For the Big Data Import feature of TIBCO MDM, you must download and configure Apache Spark. Apache Spark cluster includes a single master and any number of worker nodes. For high and efficient performance, configure four or five worker nodes.

Prerequisites

  • For the recommended platform, see Platform Limitations for Apache Spark.
  • Share the $MQ_HOME, $MQ_COMMON_DIR, and MQ_CONFIG_FILE directories across all worker nodes (from TIBCO MDM host machine to Apache Spark master and worker machines).

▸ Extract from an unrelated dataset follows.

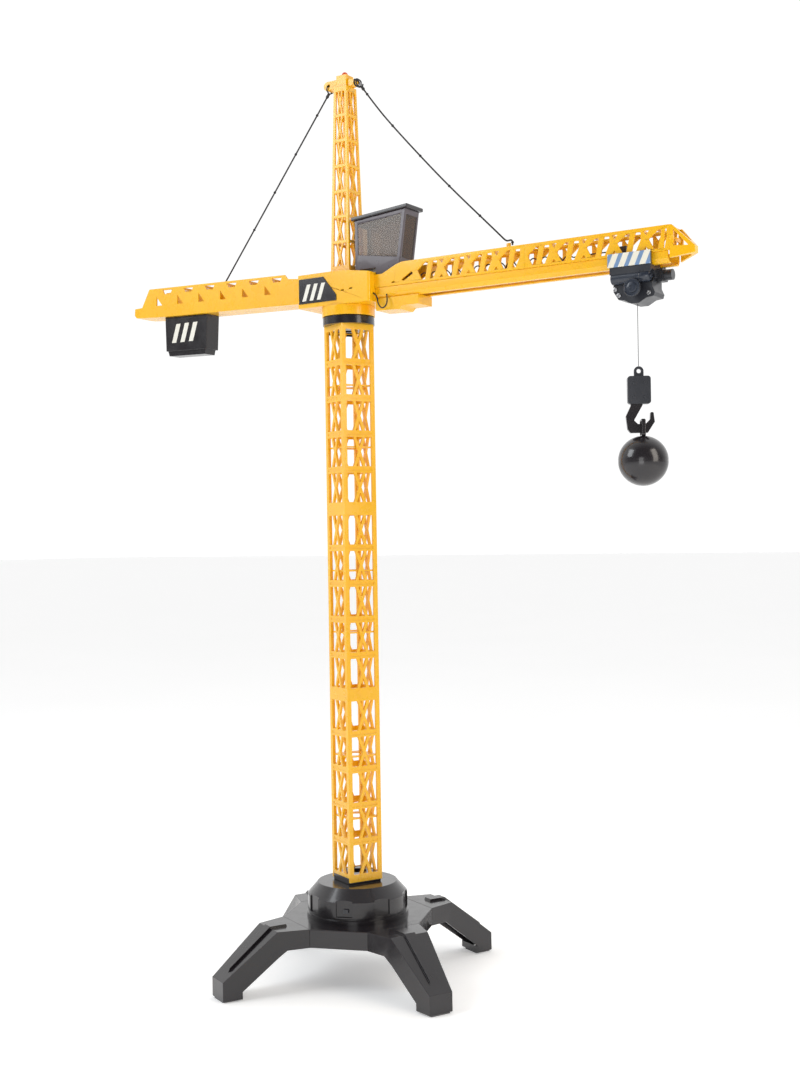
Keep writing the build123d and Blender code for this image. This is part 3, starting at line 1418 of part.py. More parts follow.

    For information about sharing the directory in the cluster environment, see Clustering Set Up.

Procedure

  1. Add Entries in the Hosts File (master and worker)
    1. On the Apache Spark master machine, navigate to /etc.
    2. In the hosts file, specify names of the servers individually for all three nodes.
      Consider a scenario where you have three servers: one for the master node, and two others for the worker node. In other words, these are three Linux machines where Apache Spark is already installed.
      spark1: master node
      spark2: worker node
      spark3: worker node 
      				
      Repeat the step a and b for all worker node machines.
      Note: Ensure that all the servers can ping each other by name and an IP address.
  2. Generate Key
    1. Generate the key from http://www.thegeekstuff.com/2008/11/3-steps-to-perform-ssh-login-without-password-using-ssh-keygen-ssh-copy-id/.
      You need the key to access worker nodes without password. If you have generated the key, you can seamlessly copy the key to the worker node machines without password.
  3. Setup SSH Passwordless Login
    1. On the command line, enter the following command to copy the key to the worker node machines:
      ssh-keygen
      
      ssh-copy-id -i ./.ssh/id_rsa.pub spark1
      ssh-copy-id -i ./.ssh/id_rsa.pub spark2
      ssh-copy-id -i ./.ssh/id_rsa.pub spark3
      
  4. Check Login to Worker Nodes using SSH Keys
    1. Enter the following command from the master node and verify if the worker nodes are accessible.
      ssh 10.XXX.XXX.XXX (an IP address of the worker node) 
    You can now log in to the worker node machine without being prompted for a password.
  5. Install Spark
    1. To download Apache spark, navigate to the Apache Spark website.
    2. In the Archived Releases section, click Spark Release archives.
    3. From the version list, click the spark-2.2.0 version.
    4. Download spark-2.2.0-bin-hadoop2.7.tgz and extract its contents to the /home/username folder.
  6. Set up Apache Spark Cluster
    1. If the slaves file does not exist, copy slaves.template to the slaves directory.
    2. Navigate to $SPARK_HOME/conf and list the following slave or worker nodes in the slaves file:
      • spark1
      • spark2
      • spark3
  7. Configure Spark Master
    1. If the spark-env.sh file does not exist, copy spark-env.sh.template to spark-env.sh.
    2. Navigate to $SPARK_HOME/conf and open the spark-env.sh file.
    3. Add the IP address and port number of the SPARK_MASTER node and instance number of the SPARK_WORKER node:
      SPARK_MASTER_IP=10.XXX.XXX.XXX (an IP address of the master node)
      SPARK_MASTER_PORT=7077
      SPARK_WORKER_INSTANCES=1
      				
    4. Set MQ_LOG in the spark-env.sh file.
      Note: Before setting MQ_LOG parameter, ensure that MQ_CONFIG_FILE is shared to Apache Spark master node machine and has full permissions. If Apache Spark cluster and TIBCO MDM are installed on different machines, share $MQ_HOME. For this, you must share $MQ_HOME from TIBCO MDM host machine to Apache Spark master and worker machines.
    5. Set JAVA_HOME in the spark-env.sh file.
      export JAVA_HOME=/home/apps/JAVA8/jdk1.8.0_112
      export PATH=$PATH:$JAVA_HOME/bin
    6. Copy $SPARK_HOME folder (that is, spark-2.2.0-bin-hadoop2.7) from /home/username/ to all the other worker node machines.
  8. Start Apache Spark Cluster
    1. On the master node, run start-all.sh from/home/username/spark-2.2.0/sbin.
      The master and worker nodes start.
    2. Optional: Navigate to $SPARK_HOME/sbin folder and run the following command to stop Apache Spark: stop-all.sh
  9. Check Whether Services Have Been Started
    1. Run the JPS command from any path to list the processes (master and slave). Running JPS from master machine shows master node processes and slave machines shows worker nodes processes.
      username@TIBCO MDM master machine name cd $SPARK_HOME/sbin
      [username@TIBCO MDM master machine name sbin]# jps
      5495 Master
      5607 Jps
      
      username@TIBCO MDM worker machine name cd $SPARK_HOME/sbin
      [username@TIBCO MDM worker machine name sbin]# jps
      1234 Worker
      5678 Jps
      
      Apache Spark is set up.

What to do next

To verify if Apache Spark setup works correctly, run the samples provided in the $SPARK_HOME/examples/src/main/scala/org/apache/spark/examples directory.